Your child will transfer reading skills to English once they have learned to read in Spanish. Parents should NOT attempt to formally teach their children to read in English. If a child is ready to read in English on his or her own, encourage this at home and deal with it in a relaxed and enjoyable manner. Nevertheless, it is very important that you read daily with your child.

What eventual effect does an immersion program have on the participants’ verbal and mathematical skills in English?

Studies have consistently shown that immersion students do as well as, and may even surpass, comparable non-immersion students on measures of verbal and mathematic skills.

At what grade level does the immersion program begin?

The Alamo Heights Spanish Immersion Program begins in first grade, is available for selected students at both Cambridge and Woodridge elementary schools, and continues through fifth grades. Immersion students will have an opportunity to continue the study of Spanish in grades 6-12.

How are students chosen for the immersion program?

Students are selected for the immersion program through a lottery system.

Are students in immersion programs screened?

As in most immersion programs, at the entry level there is no screening process. While most immersion educators believe that the program is suitable for learners of all ability levels, there is also general consensus that children with serious delay in first language development or auditory processing, auditory memory, or general auditory impairment should not be in an immersion program.
The immersion program has unique aspects which may extend the process of identifying a student’s learning disability. The most appropriate time to show an academic delay is after one to two years of reading instruction. Since children begin Spanish reading in first grade, the optimal time for the school’s child study team to evaluate a child is usually at the beginning of second grade. Therefore, immersion students may not be eligible for some academic support programs until the formal introduction of English reading the second semester of second grade.

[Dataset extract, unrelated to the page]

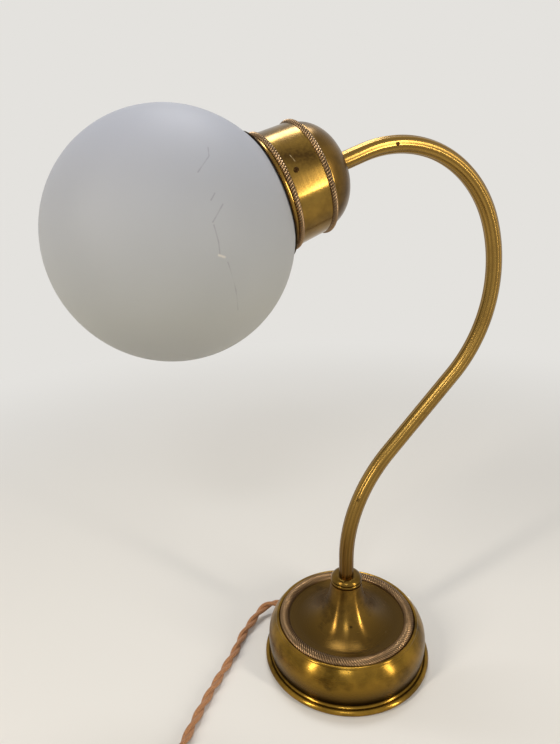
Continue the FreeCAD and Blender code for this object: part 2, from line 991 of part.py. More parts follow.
def coil_point(turn):
    """Place and unit heading on the coil's centre line after a number of turns."""
    rate = coil_pitch / (2 * math.pi)
    swept = 2 * math.pi * turn
    if turn <= coil_turns_down:
        radius, widening, height, climb = coil_inner_r + coil_pitch * (coil_turns_down - turn), -rate, 0, 0
    elif turn < coil_turns_down + 1 / 2:
        phase = 2 * math.pi * (turn - coil_turns_down)
        done = phase / math.pi
        radius = coil_inner_r - rate * (phase - phase * done)
        widening = -rate * (1 - 2 * done)
        height = coil_layer_h * (3 * done ** 2 - 2 * done ** 3)
        climb = coil_layer_h * 6 * done * (1 - done) / math.pi
    else:
        radius = coil_inner_r + coil_pitch * (turn - coil_turns_down - 1 / 2)
        widening, height, climb = rate, coil_layer_h, 0
    cos, sin = math.cos(swept), math.sin(swept)
    place = V(radius * cos, radius * sin, height)
    heading = V(widening * cos - radius * sin, widening * sin + radius * cos, climb).normalize()
    return place, heading


def biarc(start, heading, end, heading_end):
    """Two tangent arcs from a place and heading to another."""
    span = end - start
    both = heading + heading_end
    bend = 2 * (1 - heading.dot(heading_end))
    along = span.dot(both)
    reach = (-along + math.sqrt(along ** 2 + bend * span.dot(span))) / bend
    corner_a = start + heading * reach
    corner_b = end - heading_end * reach
    join = (corner_a + corner_b) * (1 / 2)
    return [arc_between(start, corner_a, join), arc_between(join, corner_b, end)]


def coil_total_turns():
    return coil_turns_down + 1 / 2 + coil_turns_up


def coil_place():
    """Turns and moves the coil so that its straight lead carries on the free cord's last run."""
    last, before = V(*cord_route[-1]), V(*cord_route[-2])
    start, heading = coil_point(0)
    wanted = math.atan2(last.y - before.y, last.x - before.x)
    turn = FreeCAD.Rotation(UP, math.degrees(wanted - math.atan2(heading.y, heading.x)))
    foot = turn.multVec(start - heading * coil_lead)
    return FreeCAD.Placement(last - foot, turn)


def coil_path():
    quarters = round(coil_total_turns() * 4)
    stations = [coil_point(k / 4) for k in range(quarters + 1)]
    first, heading = stations[0]
    edges = [Part.LineSegment(first - heading * coil_lead, first).toShape()]
    for (start, heading), (end, heading_end) in zip(stations, stations[1:]):
        edges += biarc(start, heading, end, heading_end)
    last, heading = stations[-1]
    edges.append(Part.LineSegment(last, last + heading * coil_lead).toShape())
    return edges


def coil_self_gap(samples=48):
    """The least gap between two turns, measured between points more than a quarter turn apart."""
    count = round(coil_total_turns() * samples)
    points = [coil_point(k / samples)[0] for k in range(count + 1)]
    nearest = min((a - b).Length for i, a in enumerate(points) for b in points[i + samples // 4:])
    return nearest - 2 * cord_r


def cord_lead():
    edges, radii = rounded_route(cord_route)
    tube = tube_along(edges, cord_r)
    length = sum(edge.Length for edge in edges)
    print("cord lead radii", [round(radius, 1) for radius in radii])
    print("cord lead length", round(length, 1), "volume share",
          round(tube.Volume / (math.pi * cord_r ** 2 * length), 4))
    return tube


def cord_coil():
    edges = coil_path()
    coil = tube_along(edges, cord_r)
    length = sum(edge.Length for edge in edges)
    print("cord coil length", round(length, 1), "volume share",
          round(coil.Volume / (math.pi * cord_r ** 2 * length), 4), "self gap", round(coil_self_gap(), 2))
    last, heading = coil_point(coil_total_turns())
    end = coil_place().multVec(last + heading * coil_lead)
    print("cord coil ends at", [round(value, 2) for value in end], "heading",
          [round(value, 3) for value in coil_place().Rotation.multVec(heading)])
    return placed(coil, coil_place())


def cord_tail():
    edges, radii = rounded_route(cord_tail_route)
    tube = tube_along(edges, cord_r)
    length = sum(edge.Length for edge in edges)
    print("cord tail radii", [round(radius, 1) for radius in radii])
    print("cord tail length", round(length, 1), "volume share",
          round(tube.Volume / (math.pi * cord_r ** 2 * length), 4))
    return tube


# Plug
def plug_frame():
    """Origin at the cord's end on its axis, X along the cord, Z up."""
    end, before = V(*cord_tail_route[-1]), V(*cord_tail_route[-2])
    along = math.degrees(math.atan2(end.y - before.y, end.x - before.x))
    return FreeCAD.Placement(end, FreeCAD.Rotation(UP, along))


def plug_shell():
    half = plug_half_h
    side, nose = plug_w / 2, plug_nose_w / 2
    start = plug_sleeve_len
    shoulder = start + plug_len / 3
    ring = [V(start, -plug_sleeve_r, -half), V(shoulder, -side, -half), V(start + plug_len, -nose, -half)]
    ring += [V(point.x, -point.y, -half) for point in reversed(ring)]
    body = Part.Face(Part.makePolygon(ring + ring[:1])).extrude(UP * (2 * half))
    upright = [edge for edge in body.Edges if abs(edge.BoundBox.ZLength - 2 * half) < running_gap]
    body = body.makeFillet(plug_corner_r, upright)
    level = [edge for edge in body.Edges if edge.BoundBox.ZLength < running_gap]
    body = body.makeFillet(plug_edge_r, level)
    sleeve = Part.makeCylinder(plug_sleeve_r, start + plug_corner_r, V(0, 0, 0), V(1, 0, 0))
    return body.fuse(sleeve)


def pin_bars(radius):
    start = plug_sleeve_len + plug_len - pin_root
    return Part.makeCompound([
        Part.makeCylinder(radius, pin_root + pin_len, V(start, side * pin_spacing / 2, 0), V(1, 0, 0))
        for side in (-1, 1)])


def plug_screw_plug(depth):
    at = plug_sleeve_len + plug_len * plug_screw_back_share
    top = plug_half_h
    return Part.makeCylinder(plug_screw_r, depth, V(at, 0, top - depth))


def plug_body():
    return placed(plug_shell().cut(pin_bars(pin_r)).cut(plug_screw_plug(plug_screw_h)), plug_frame())


def plug_pins():
    return placed(pin_bars(pin_r), plug_frame())


def plug_screw():
    return placed(plug_screw_plug(plug_screw_h), plug_frame())


def main_solids():
    """The pieces whose builders take no arguments, by node name."""
    return {
        "base_skirt": base_skirt,
        "base_dish": base_dish,
        "knurled_base_ring": knurled_base_ring,
        "base_collar": base_collar,
        "ballast_weight": ballast_weight,
        "bottom_plate": bottom_plate,
        "bottom_plate_screws": bottom_plate_screws,
        "felt_pad": felt_pad,
        "stem_tube": stem_tube,
        "stem_screw": stem_screw,
        "stem_wires": stem_wires,
        "base_nipple": base_nipple,
        "nipple_washer": nipple_washer,
        "nipple_nut": nipple_nut,
        "gallery_body": gallery_body,
        "knurled_ring_front": knurled_ring_front,
        "knurled_ring_rear": knurled_ring_rear,
        "globe_screws": globe_screws,
        "dome_cap": dome_cap,
        "glass_globe": glass_globe,
        "head_washer": head_washer,
        "head_lock_nut": head_lock_nut,
        "head_nipple": head_nipple,
        "holder_cap": holder_cap,
        "holder_sleeve": holder_sleeve,
        "holder_insert": holder_insert,
        "holder_contact": holder_contact,
        "bulb_base": bulb_base,
        "bulb_glass": bulb_glass,
        "switch_housing": switch_housing,
        "switch_bezel": switch_bezel,
        "switch_button": switch_button,
        "switch_spring": switch_spring,
        "switch_terminals": switch_terminals,
        "cord_bush": cord_bush,
        "inner_cord": inner_cord,
        "cord_clamp_saddle": cord_clamp_saddle,
        "cord_clamp_bar": cord_clamp_bar,
        "cord_clamp_screws": cord_clamp_screws,
        "cord_lead": cord_lead,
        "cord_coil": cord_coil,
        "cord_tail": cord_tail,
        "plug_body": plug_body,
        "plug_pins": plug_pins,
        "plug_screw": plug_screw,
    }


os.makedirs(OUT, exist_ok=True)
for name, build in main_solids().items():
    piece = build()
    print(name, piece.ShapeType, len(piece.Solids), piece.isValid(), round(piece.Volume))
    piece.exportStep(os.path.join(OUT, name + ".step"))
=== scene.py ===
"""A swan-neck table lamp in aged brass with an opal glass globe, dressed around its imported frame.

Lengths in the classes are millimetres, turned into metres where a mesh is made, apart from those of the
stage whose names end in _m. Z is up, the origin is the middle of the base on the table, and the globe
hangs over -X.
"""

import json
import logging
import math
from dataclasses import dataclass
from enum import Enum
from typing import Any, Iterable, Optional, Union

import bmesh
import bpy
from mathutils import Matrix, Quaternion, Vector

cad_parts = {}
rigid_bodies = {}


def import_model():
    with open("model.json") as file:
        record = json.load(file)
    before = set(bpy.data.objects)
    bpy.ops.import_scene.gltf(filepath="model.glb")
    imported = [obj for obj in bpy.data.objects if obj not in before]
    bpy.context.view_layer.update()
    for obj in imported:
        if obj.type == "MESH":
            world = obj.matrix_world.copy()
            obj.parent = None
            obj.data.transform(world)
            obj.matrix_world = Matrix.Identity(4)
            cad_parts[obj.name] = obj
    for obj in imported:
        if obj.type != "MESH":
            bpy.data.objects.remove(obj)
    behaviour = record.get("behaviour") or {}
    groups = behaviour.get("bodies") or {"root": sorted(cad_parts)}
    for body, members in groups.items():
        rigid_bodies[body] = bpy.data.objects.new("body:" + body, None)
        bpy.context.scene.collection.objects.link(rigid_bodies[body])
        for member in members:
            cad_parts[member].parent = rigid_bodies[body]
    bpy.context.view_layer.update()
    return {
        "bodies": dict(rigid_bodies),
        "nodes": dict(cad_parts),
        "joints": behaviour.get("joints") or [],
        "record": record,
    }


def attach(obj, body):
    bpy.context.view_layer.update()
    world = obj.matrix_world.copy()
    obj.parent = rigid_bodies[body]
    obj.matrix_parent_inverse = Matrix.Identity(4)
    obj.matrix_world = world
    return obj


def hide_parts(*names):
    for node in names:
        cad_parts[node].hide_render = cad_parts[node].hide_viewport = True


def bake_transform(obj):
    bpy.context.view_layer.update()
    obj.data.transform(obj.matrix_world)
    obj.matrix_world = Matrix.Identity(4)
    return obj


LOG = logging.getLogger("lamp")
MM = 0.001
DOUBLES_M = 0.5e-6
BEAD_WELD_M = 2e-6
TINY_MM = 1e-6
WANDER_MM = 1.6  # size of the noise that makes the edges of marks ragged
BEAD_SHARP = 80.0  # keeps the ropes' grooves smooth
TUBE_SHARP = 60.0  # keeps reeds and cores smooth, with sharp ends
Point = tuple[float, float]
Place = tuple[float, float, float]
Mesh, Material, Object, Tree = bpy.types.Mesh, bpy.types.Material, bpy.types.Object, bpy.types.NodeTree
Link = Union[bpy.types.Node, bpy.types.NodeSocket]
Value = Union[float, int, str, tuple, Vector, Material, Link]


def linear(colour: str) -> tuple[float, float, float, float]:
    """Turns an sRGB hex colour into linear RGBA.

    Args:
        colour: Six hex digits after a hash.

    Returns:
        Linear red, green and blue with an alpha of one.
    """
    channels = [int(colour[k:k + 2], 16) / 255 for k in (1, 3, 5)]
    curve = [c / 12.92 if c <= 0.04045 else ((c + 0.055) / 1.055) ** 2.4 for c in channels]
    return (curve[0], curve[1], curve[2], 1.0)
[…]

What is the class size for immersion?

Class size for the immersion program is larger than that in the regular program. First grade classrooms have twenty-four students. A full-time instruction assistant provides support for the classroom teachers at first grade.

May we try the immersion program for one or two years?

It is important for parents to enter initial enrollment with the understanding that they are enrolling in a grade 1 through grade 5 program.
The success of immersion education is best validated by sustained continuity and intensive experience in Spanish. It is not in the best interest of the child or the program for students to be enrolled for a one or two year “interesting experience.”

Is Immersion the right choice?

One of the first questions often asked by parents is, “Is this the right choice for my child?” When trying to answer that question, it is important to remember the opportunities that you are offering your child by exposing him or her to another language and culture. Through the immersion program your child will be provided with the opportunity to become and develop the ability to communicate freely with persons who speak the immersion language. Being bilingual may enhance your child’s opportunities in the job market and make it easier to learn yet a third language. Taking part in the immersion program can be an exciting and stimulating experience for your child. Parents need to consider their personal commitment to bilinguality.

Does it matter if no one at home speaks Spanish?

The program was designed primarily for children of families who do not speak the second language. Teachers are aware of this when they send home notices or assign homework. Report cards are issued in English.

What about the first days in an immersion program?

For students beginning school, the only difference between the immersion class and the non-immersion class is that the teacher is constantly using Spanish. The children are made to feel secure right from the start, and after a few days they do not focus on the fact that the teacher is speaking primarily in Spanish.

What will happen to children’s skills in English?

Although there usually are lags in English language arts for the first few years of the program, experience has shown that children tend to make up these lags after formal English instruction is introduced. By the end of the elementary grades, immersion students generally perform as well or better on standardized tests of measured English skills than children in the non-immersion program.

How can parents help?

  • Encourage your child by telling him/her how proud you are that he/she is learning a second language.
  • Do not feel discouraged if, at the beginning, your child cries or seems nervous about this new experience. Some students may experience some stress initially as this can be an overwhelming, albeit exciting program. Parents need to be supportive and understanding of both their child and the teacher during the initial stages. Your child will need some time to adjust to this new challenge. However, if this anxiety continues beyond the first two months, please discuss it with the teacher. By the beginning of October every child should be over the initial adjustment and be looking forward to going to school.
  • When your child gets home, do not be upset if he or she does not feel like telling all about the day at school. Children take the routines of school for granted and often are in need of a change of subject once they get home.
  • Do not expect your child to start speaking the second language after the first few days, and do not try to force him or her to do so. Your child will start to use the second language on his or her own individual pace.
  • Become acquainted with your child’s teacher and program through attending Back-to-School night.
  • Be actively involved in your child’s school.
  • Keep informed about immersion education.
  • Encourage but do not force your child to speak the second language at home.
    Do not attempt to correct your child if you are uncertain of the correct expression or pronunciation. Give your child the benefit of the doubt.
  • Do not ask your child to translate. This requires skills not focused on in the Immersion program.
  • Do not give in to the temptation to compare your child’s progress to that of the neighbor children. No two teachers and no two students work at the same rate.
    Teach your child the songs and nursery rhymes that are part of his or her own heritage. Read stories to your child in English because English stories will not be heard at school in the beginning years of the immersion program.
  • Take advantage of any opportunities to expose your child to the immersion language and culture(s) outside of the school setting.
  • Let your child know that you are pleased with his or her progress.